The Legal Status of Women, 1776–1830by Marylynn Salmon

State law rather than federal law governed women’s rights in the early republic. The authority of state law meant that much depended upon where a woman lived and the particular social circumstances in her region of the country. The disparity in standards can perhaps be seen most dramatically in the experiences of African American women. In the North, where states abolished slavery after the Revolution, black women gained rights to marry, to have custody of their children, and to own property. On paper at least, their rights were identical to those of white women. In the slaveholding South, lawmakers continued to deny enslaved workers these basic human rights. But even in the South, a rising number of freed black women theoretically enjoyed the same privileges under the law as white women. However, racial prejudice against both black and Native American women made it difficult to ensure these rights in practice.

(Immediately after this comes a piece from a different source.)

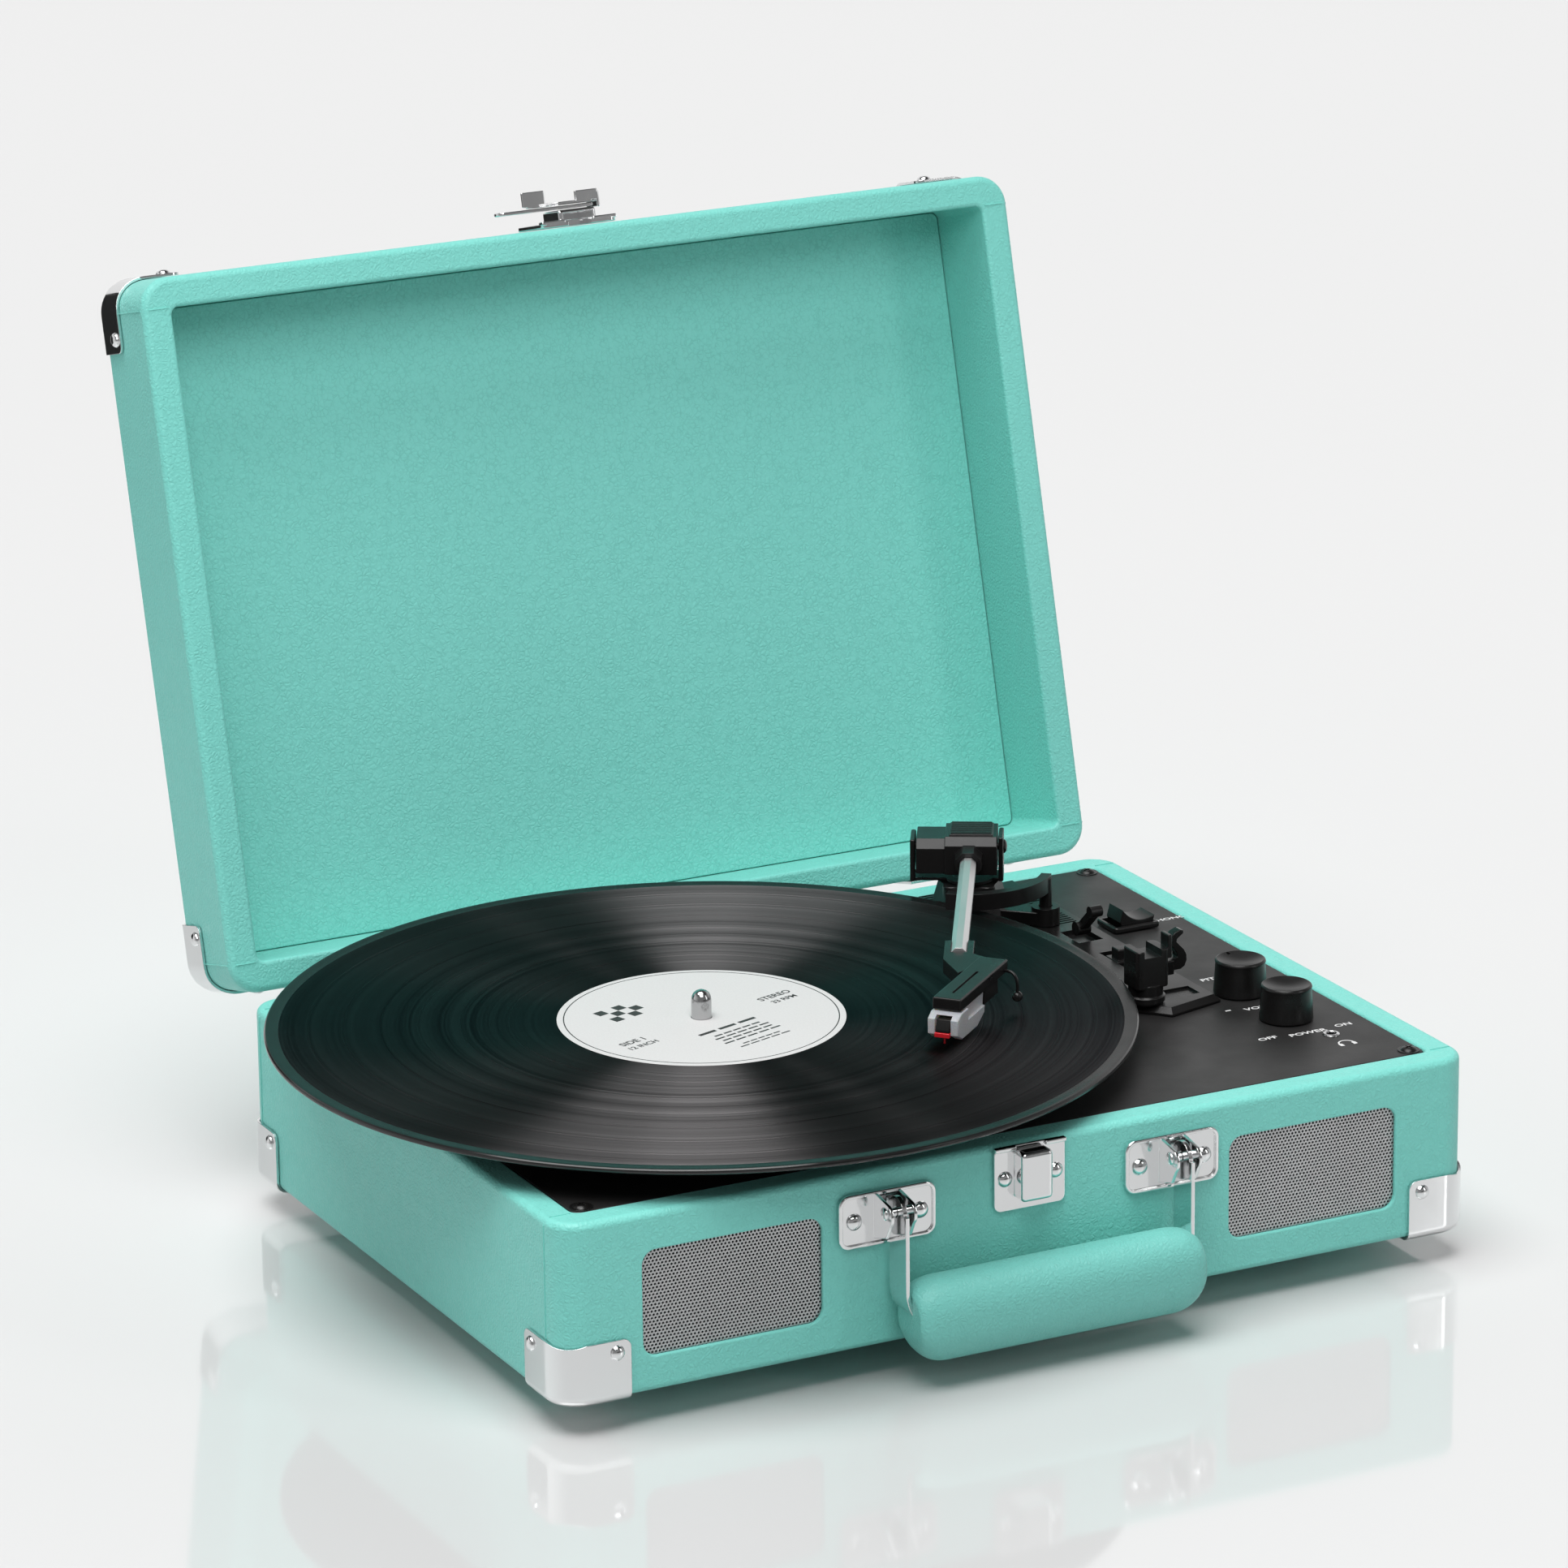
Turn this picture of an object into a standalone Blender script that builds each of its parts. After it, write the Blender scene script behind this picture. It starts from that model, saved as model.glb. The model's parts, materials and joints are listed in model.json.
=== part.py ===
"""Suitcase record player, modelled as the separate pieces it would come apart into on a bench.

Lengths are in millimetres here and become metres when a mesh is made. The origin is the middle of
the case's underside, +X runs to the right along the front, +Y to the back and +Z up. The lid's pieces
are drawn as they lie on the closed case, relative to the hinge axis, and turn open with that axis.
The tonearm's pieces are drawn along +X from the arm's pivot and turn with it.
"""
import math

import bmesh
import bpy
from mathutils import Matrix

MM = 0.001
GAP = 0.3

# Case
CASE_WIDTH = 348.0
CASE_DEPTH = 256.0
BASE_HEIGHT = 63.0
LID_HEIGHT = 40.0
WALL = 11.0
FLOOR = 6.0
LID_INSIDE_DEPTH = 37.8
CORNER_RADIUS = 11.0
EDGE_RADIUS = 2.0
LEDGE = 3.0
DECK_TOP = 62.6
DECK_THICKNESS = 3.0
FOOT_HEIGHT = 11.0
FOOT_RADIUS = 10.0
FOOT_PLACE = (125.0, 85.0)

# Lid hinge
HINGE_Y = 133.0
HINGE_Z = 57.6
LID_RIM = 5.7
LID_OPEN = 104.62
HINGE_X = 118.0
HINGE_WIDTH = 38.0

# Metal trim
TRIM = 1.0
BRACKET_REACH = 25.0
BRACKET_HEIGHT = 21.0
LID_BRACKET_HEIGHT = 17.5
RIVET_RADIUS = 2.8

# Loudspeakers
SPEAKER_X = 110.8
SPEAKER_Z = 31.0
GRILLE_SIZE = (66.0, 37.0)

# Turntable
PLATTER = (-57.0, 2.0)
PLATTER_RADIUS = 100.0
PLATTER_TOP = 72.8
RECORD_RADIUS = 150.8
RECORD_BOTTOM = 74.1
RECORD_TOP = 76.1
SPINDLE_RADIUS = 3.55
SPINDLE_TOP = 86.0
SPINDLE_BORE = 3.9
DRIVE_RING = 71.0
MOTOR_REACH = 88.0
MOTOR_BEARING = -40.0
PULLEY_RADIUS = 5.0
BELT = (65.9, 69.3)
BELT_THICKNESS = 0.8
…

In every state, the legal status of free women depended upon marital status. Unmarried women, including widows, were called “femes soles,” or “women alone.” They had the legal right to live where they pleased and to support themselves in any occupation that did not require a license or a college degree restricted to males. Single women could enter into contracts, buy and sell real estate, or accumulate personal property, which was called personality. It consisted of everything that could be moved—cash, stocks and bonds, livestock, and, in the South, slaves. So long as they remained unmarried, women could sue and be sued, write wills, serve as guardians, and act as executors of estates. These rights were a continuation of the colonial legal tradition. But the revolutionary emphasis on equality brought some important changes in women’s inheritance rights. State lawmakers everywhere abolished primogeniture and the tradition of double shares of a parent’s estate, inheritance customs that favored the eldest son. Instead, equal inheritance for all children became the rule—a big gain for daughters.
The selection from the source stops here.